Your objective:
Reproduce verbatim only the lines from the one containing "cad_parts[node].hide_render = cad_parts[node].hide_viewport" through the last line below, both included.

Raw data:
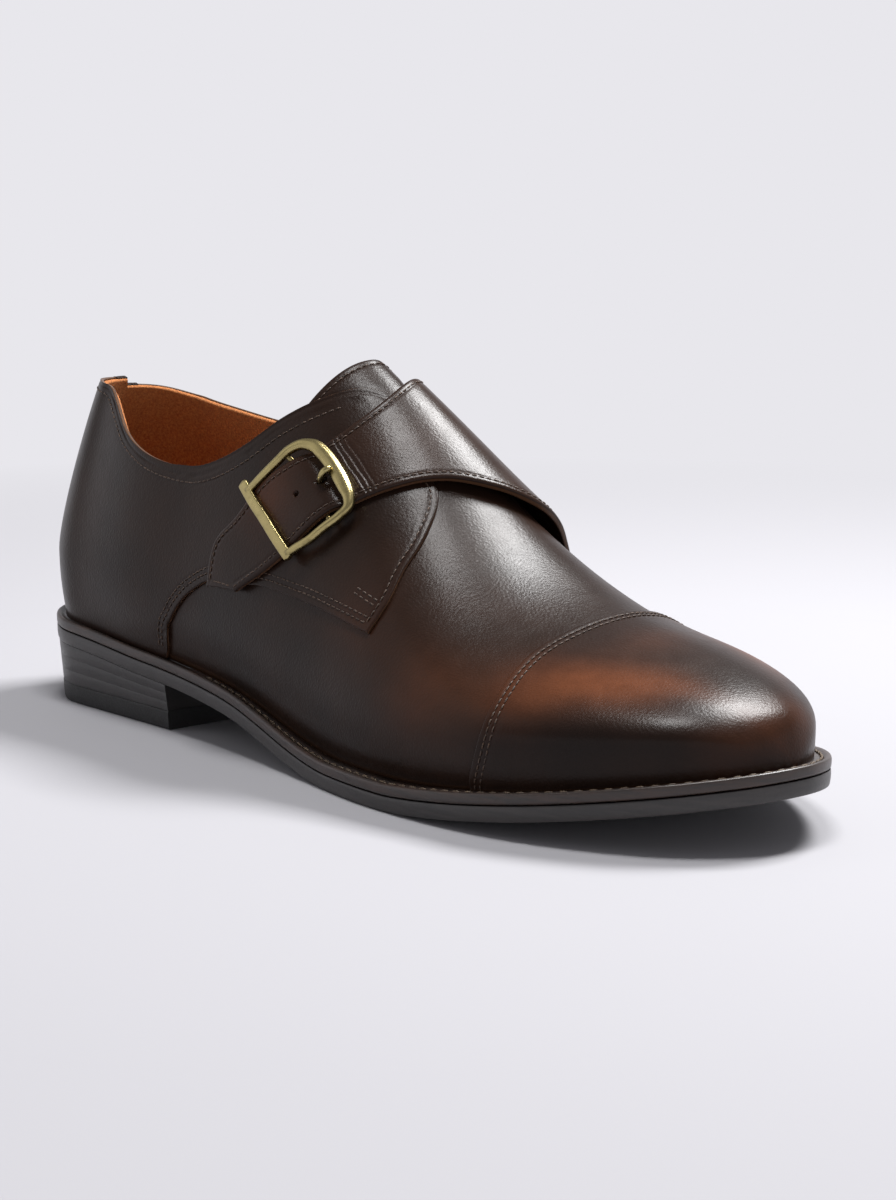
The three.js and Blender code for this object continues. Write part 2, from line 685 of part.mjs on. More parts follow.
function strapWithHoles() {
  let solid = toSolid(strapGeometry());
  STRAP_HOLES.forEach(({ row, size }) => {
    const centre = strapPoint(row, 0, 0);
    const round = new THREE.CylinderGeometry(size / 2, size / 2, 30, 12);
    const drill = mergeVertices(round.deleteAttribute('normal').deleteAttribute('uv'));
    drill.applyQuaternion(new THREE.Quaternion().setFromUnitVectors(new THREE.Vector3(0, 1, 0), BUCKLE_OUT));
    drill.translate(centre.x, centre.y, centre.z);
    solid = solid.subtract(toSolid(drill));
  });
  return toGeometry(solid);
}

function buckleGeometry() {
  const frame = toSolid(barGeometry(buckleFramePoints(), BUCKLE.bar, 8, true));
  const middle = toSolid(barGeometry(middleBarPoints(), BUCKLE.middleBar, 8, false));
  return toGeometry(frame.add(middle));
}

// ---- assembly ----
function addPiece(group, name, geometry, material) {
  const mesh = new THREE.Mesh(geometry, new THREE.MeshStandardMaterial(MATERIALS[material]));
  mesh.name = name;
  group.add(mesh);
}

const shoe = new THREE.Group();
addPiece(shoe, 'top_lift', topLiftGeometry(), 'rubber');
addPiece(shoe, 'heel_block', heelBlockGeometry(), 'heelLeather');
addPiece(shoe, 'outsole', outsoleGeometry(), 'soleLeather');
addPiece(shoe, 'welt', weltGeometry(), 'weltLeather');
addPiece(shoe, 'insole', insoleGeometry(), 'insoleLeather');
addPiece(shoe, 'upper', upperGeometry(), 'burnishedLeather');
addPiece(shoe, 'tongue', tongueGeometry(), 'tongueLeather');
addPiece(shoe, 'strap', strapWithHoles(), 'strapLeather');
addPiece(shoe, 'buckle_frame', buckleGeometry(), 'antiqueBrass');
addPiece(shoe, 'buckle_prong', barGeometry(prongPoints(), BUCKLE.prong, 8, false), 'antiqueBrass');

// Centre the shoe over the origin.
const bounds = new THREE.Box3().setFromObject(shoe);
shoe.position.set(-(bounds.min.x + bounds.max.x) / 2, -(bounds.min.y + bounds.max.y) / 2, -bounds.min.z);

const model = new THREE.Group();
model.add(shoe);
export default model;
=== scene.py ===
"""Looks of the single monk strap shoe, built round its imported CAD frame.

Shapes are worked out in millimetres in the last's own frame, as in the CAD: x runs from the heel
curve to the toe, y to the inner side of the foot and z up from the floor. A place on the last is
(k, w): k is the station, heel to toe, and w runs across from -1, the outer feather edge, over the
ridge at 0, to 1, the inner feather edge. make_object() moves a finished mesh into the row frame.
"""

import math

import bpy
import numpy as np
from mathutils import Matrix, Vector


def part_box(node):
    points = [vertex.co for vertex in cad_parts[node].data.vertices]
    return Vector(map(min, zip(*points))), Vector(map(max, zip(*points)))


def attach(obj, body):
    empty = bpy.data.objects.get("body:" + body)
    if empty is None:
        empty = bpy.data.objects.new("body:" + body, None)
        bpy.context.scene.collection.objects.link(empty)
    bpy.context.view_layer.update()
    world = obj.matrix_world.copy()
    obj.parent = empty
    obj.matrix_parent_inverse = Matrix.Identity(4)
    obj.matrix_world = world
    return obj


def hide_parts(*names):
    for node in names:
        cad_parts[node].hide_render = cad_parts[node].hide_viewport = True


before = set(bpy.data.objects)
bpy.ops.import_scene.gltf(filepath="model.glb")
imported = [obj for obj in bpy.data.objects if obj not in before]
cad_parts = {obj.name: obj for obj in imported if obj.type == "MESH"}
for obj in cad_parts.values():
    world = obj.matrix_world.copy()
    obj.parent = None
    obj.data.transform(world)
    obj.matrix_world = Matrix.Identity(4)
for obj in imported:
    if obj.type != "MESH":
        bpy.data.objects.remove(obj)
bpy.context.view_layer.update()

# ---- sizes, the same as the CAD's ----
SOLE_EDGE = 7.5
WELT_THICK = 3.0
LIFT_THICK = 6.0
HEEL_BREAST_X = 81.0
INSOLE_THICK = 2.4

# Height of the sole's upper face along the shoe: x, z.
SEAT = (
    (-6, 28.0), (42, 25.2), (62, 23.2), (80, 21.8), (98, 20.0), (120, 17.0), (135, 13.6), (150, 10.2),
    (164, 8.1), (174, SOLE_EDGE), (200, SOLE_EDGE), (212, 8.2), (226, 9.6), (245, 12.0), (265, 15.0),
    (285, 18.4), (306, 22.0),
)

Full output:
        cad_parts[node].hide_render = cad_parts[node].hide_viewport = True


before = set(bpy.data.objects)
bpy.ops.import_scene.gltf(filepath="model.glb")
imported = [obj for obj in bpy.data.objects if obj not in before]
cad_parts = {obj.name: obj for obj in imported if obj.type == "MESH"}
for obj in cad_parts.values():
    world = obj.matrix_world.copy()
    obj.parent = None
    obj.data.transform(world)
    obj.matrix_world = Matrix.Identity(4)
for obj in imported:
    if obj.type != "MESH":
        bpy.data.objects.remove(obj)
bpy.context.view_layer.update()

# ---- sizes, the same as the CAD's ----
SOLE_EDGE = 7.5
WELT_THICK = 3.0
LIFT_THICK = 6.0
HEEL_BREAST_X = 81.0
INSOLE_THICK = 2.4

# Height of the sole's upper face along the shoe: x, z.
SEAT = (
    (-6, 28.0), (42, 25.2), (62, 23.2), (80, 21.8), (98, 20.0), (120, 17.0), (135, 13.6), (150, 10.2),
    (164, 8.1), (174, SOLE_EDGE), (200, SOLE_EDGE), (212, 8.2), (226, 9.6), (245, 12.0), (265, 15.0),
    (285, 18.4), (306, 22.0),
)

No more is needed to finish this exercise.